## DIRECTIVE
Restate word for word the lines of the data below, from the first through the one that has "TAN_LEFT_AND_RIGHT = (0.40, 0.25, 0.18), (0.50, 0.31, 0.25)".

** Start of RAW DATA **

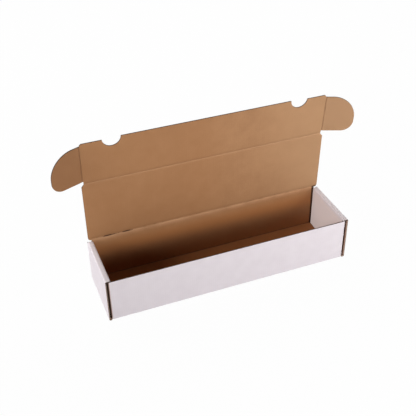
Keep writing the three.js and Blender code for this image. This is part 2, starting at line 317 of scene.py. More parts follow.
# %% [markdown]
# The white liner is a coated paper, smooth and matt, with a slightly pinkish cast. Its
# clouds are very faint, and so are the flutes that show through. Where it goes round a
# square fold the coat is stretched and cracks in short lines, and at the four corners it
# has rubbed through to a tan. The strips that roll over the ends are rubbed a little paler,
# and the inner ends have yellowed, as white paper looks beside brown paper.

# %% White liner
WHITE_TONES = (0.680, 0.623, 0.653), (0.718, 0.663, 0.693)
WHITE_SHREDS, COAT_CRACKS = (0.44, 0.37, 0.34), (0.50, 0.43, 0.40)
WHITE_RUBBED, WHITE_YELLOWED = (0.88, 0.81, 0.84), (0.738, 0.652, 0.634)
CORNER_LINE = (0.39, 0.29, 0.23)
TAN_LEFT_AND_RIGHT = (0.40, 0.25, 0.18), (0.50, 0.31, 0.25)


def white_wear(paper):
    """The worn corners, the rubbed strips and the yellowed inner ends."""
    corners = paper.before(paper.away, corner_high, soft=MM / 2)
    corners = corners * paper.beyond(paper.away, half_width)
    worn = paper.line(paper.out, wall_half + FOLD_LENGTH * 0.55, reach=1.1 * MM) * corners
    paper.stain(worn, CORNER_LINE, strength=0.45)

    rolled = paper.beyond(paper.out, end_top - MM, soft=3 * MM)
    rolled = rolled * paper.before(paper.out, strip_end - MM, soft=3 * MM)
    paper.stain(rolled, WHITE_RUBBED)
    inner_ends = paper.beyond(paper.out, inner_start, soft=4 * MM)
    paper.stain(inner_ends, WHITE_YELLOWED, strength=0.8)

    bare = paper.between(
        paper.out, wall_half + FOLD_LENGTH * 0.25, wall_half + FOLD_LENGTH * 0.7)
    bare = bare * paper.before(paper.out, corner_end + 12 * MM, soft=13 * MM)
    tan = paper.mix(paper.beyond(paper.x, -MM, soft=2 * MM), *TAN_LEFT_AND_RIGHT)
    paper.stain(bare * corners, tan, strength=0.9)


def coat_cracks(paper):
    """Short cracks in the coat along the three folds of each end."""
    noise = paper.noise(0.22 * MM, (1.0, 0.12, 1.0))
    cracks = sum(paper.line(paper.out, start + FOLD_LENGTH / 2, reach=0.9 * MM)
                 for start in (fold_start_x, end_top, strip_end))
    cracks = cracks * paper.before(paper.away, half_width, soft=MM / 2)
    cracks = cracks * paper.between(noise, 0.58, 0.70)
    paper.stain(cracks, COAT_CRACKS, strength=0.35)
    return cracks


def white_liner():
    paper = Paper("white_liner")
    clouds = paper.noise(18 * MM, detail=3.0)
    fibres = paper.noise(0.5 * MM, (0.35, 1.0, 1.0), detail=3.0)
    shreds = paper.noise(0.7 * MM, (0.3, 1.0, 1.0), detail=1.0)
    tone = clouds * 0.55 + fibres * 0.30 + paper.stripes() * 0.03
    paper.colour = paper.mix(paper.between(tone, 0.25, 0.60), *WHITE_TONES)
    paper.stain(paper.between(shreds, 0.72, 0.82), WHITE_SHREDS, strength=0.16)
    white_wear(paper)
    cracks = coat_cracks(paper)
    height = fibres * 0.5 + clouds * 0.4 + paper.stripes() * 0.35 - cracks * 1.2
    roughness = paper.between(clouds, 0.2, 0.8, 0.62, 0.76)
    return paper.complete(height, 0.02 * MM, roughness, specular=0.22)


# %% [markdown]
# The kraft liner is unbleached, with stronger clouds and long dark and pale shreds. On
# the lid and the flap it turns from a redder brown at the left to a paler, yellower one
# at the right. Each long crease shows as a rubbed, pale band that ends at a soft line,
# with a shade beyond it, and the lid's crease is dark where it is torn.
#
# In the trough the kraft is a deeper, redder brown, as where light only reaches paper
# from other brown paper. The back wall is a warm orange brown above that, and dark lines
# lie in the corners of the floor. The left ear is a shade darker than the flap, and the
# right one a little greyer. The gap between the back wall and the right inner end is
# nearly black, and so is the brown side of the outer ends, except at their cut edges.

# %% Kraft liner
KRAFT_TONES = (0.352, 0.171, 0.075), (0.448, 0.236, 0.111)
DARK_SHREDS, PALE_SHREDS = (0.19, 0.090, 0.040), (0.58, 0.39, 0.24)
LID_REDDER, LID_YELLOWER = (0.365, 0.165, 0.064), (0.455, 0.262, 0.135)
KRAFT_RUBBED, GROOVE_FLOOR = (0.59, 0.325, 0.170), (0.590, 0.360, 0.205)
PRESSED_SHADE, TORN_SHADE = (0.170, 0.075, 0.032), (0.060, 0.018, 0.004)
WALL_WARM, TROUGH_DEEP = (0.500, 0.205, 0.068), (0.290, 0.096, 0.024)
LEFT_EAR_SHADE, RIGHT_EAR_SHADE = (0.180, 0.075, 0.030), (0.273, 0.164, 0.095)
KRAFT_AT_THE_CUT = (0.62, 0.42, 0.33)
LID_BEND = lid_line + 1.4 * MM
TORN_PLACES = ((-161 * MM, 12 * MM), (-131 * MM, 10 * MM))
WARM_LINE = rise + 50 * MM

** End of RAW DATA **

## TASK ANSWER
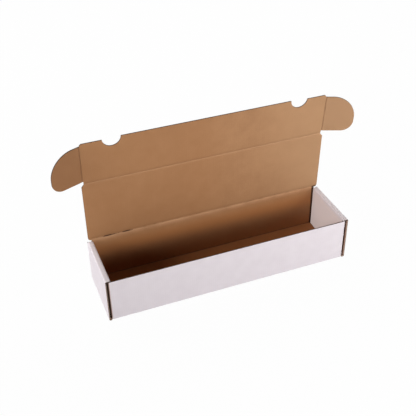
Keep writing the three.js and Blender code for this image. This is part 2, starting at line 317 of scene.py. More parts follow.
# %% [markdown]
# The white liner is a coated paper, smooth and matt, with a slightly pinkish cast. Its
# clouds are very faint, and so are the flutes that show through. Where it goes round a
# square fold the coat is stretched and cracks in short lines, and at the four corners it
# has rubbed through to a tan. The strips that roll over the ends are rubbed a little paler,
# and the inner ends have yellowed, as white paper looks beside brown paper.

# %% White liner
WHITE_TONES = (0.680, 0.623, 0.653), (0.718, 0.663, 0.693)
WHITE_SHREDS, COAT_CRACKS = (0.44, 0.37, 0.34), (0.50, 0.43, 0.40)
WHITE_RUBBED, WHITE_YELLOWED = (0.88, 0.81, 0.84), (0.738, 0.652, 0.634)
CORNER_LINE = (0.39, 0.29, 0.23)
TAN_LEFT_AND_RIGHT = (0.40, 0.25, 0.18), (0.50, 0.31, 0.25)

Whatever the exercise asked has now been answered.